Competition to attract customers ahead of September's deposit insurance limit increase to 100 million won

The reason why second-tier financial institutions are aggressively offering high interest rates to attract customers is also due to the upcoming increase in the deposit insurance limit to be implemented in September. Starting September 1, the deposit insurance limit will be raised from the current 50 million won to 100 million won. This increase will apply not only to banks and savings banks protected by the Korea Deposit Insurance Corporation but also to mutual finance institutions whose deposits are protected by their respective central associations.

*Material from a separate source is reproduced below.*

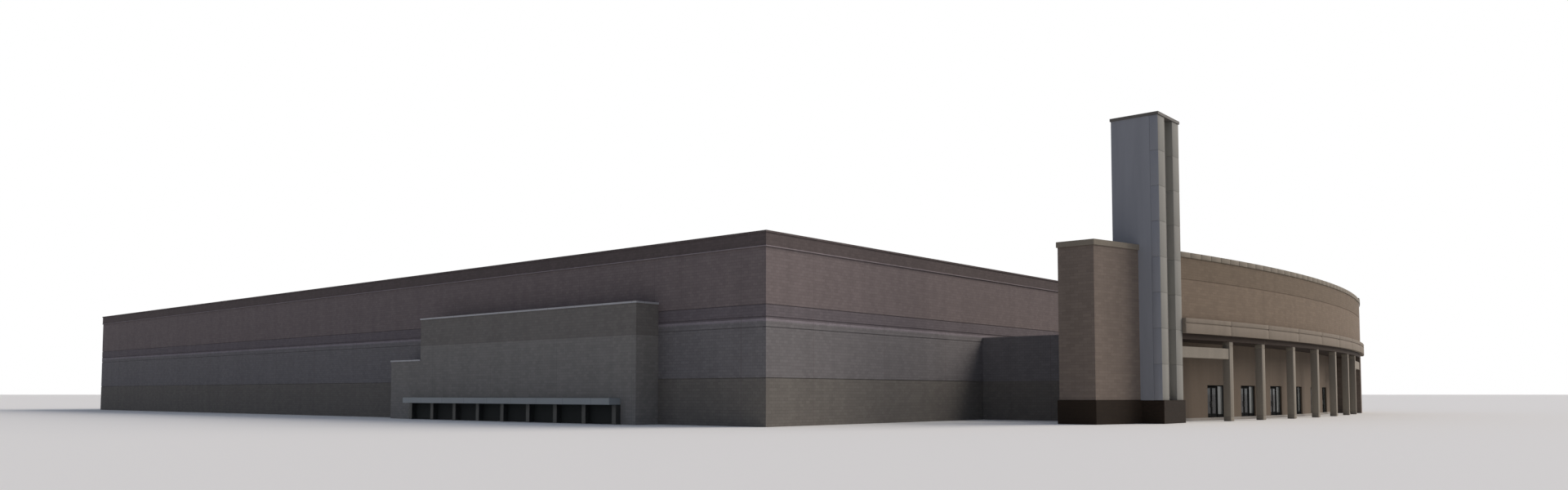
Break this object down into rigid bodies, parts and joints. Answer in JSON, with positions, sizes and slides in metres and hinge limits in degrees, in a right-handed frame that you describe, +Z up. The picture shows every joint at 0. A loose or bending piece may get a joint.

The market expects that the increase in the deposit insurance limit will trigger a "money move"?the migration of funds?to second-tier financial institutions such as mutual finance companies and savings banks, which offer higher interest rates than first-tier banks. Some interpret the current rise in deposit rates as a strategy to stagger maturity dates in anticipation of a temporary influx of funds after September.


However, some are concerned that the increase in the deposit insurance limit could lead to overheated competition among second-tier financial institutions offering high-interest promotional products. In response, the government is monitoring the preparedness of mutual finance institutions for the higher deposit insurance limit. In particular, there are concerns about potential side effects from excessive competition, as the delinquency rate on loans at savings banks, which was 3.41% at the end of 2022, soared to the 9% range as of the end of March this year, indicating a deterioration in asset quality.


Financial authorities are encouraging mutual finance companies and savings banks to actively clean up non-performing assets and have strengthened their oversight. In the second half of the year, mutual finance companies and savings banks are taking active steps to address bad assets, including establishing their own non-performing loan (NPL) management subsidiaries at the central association level.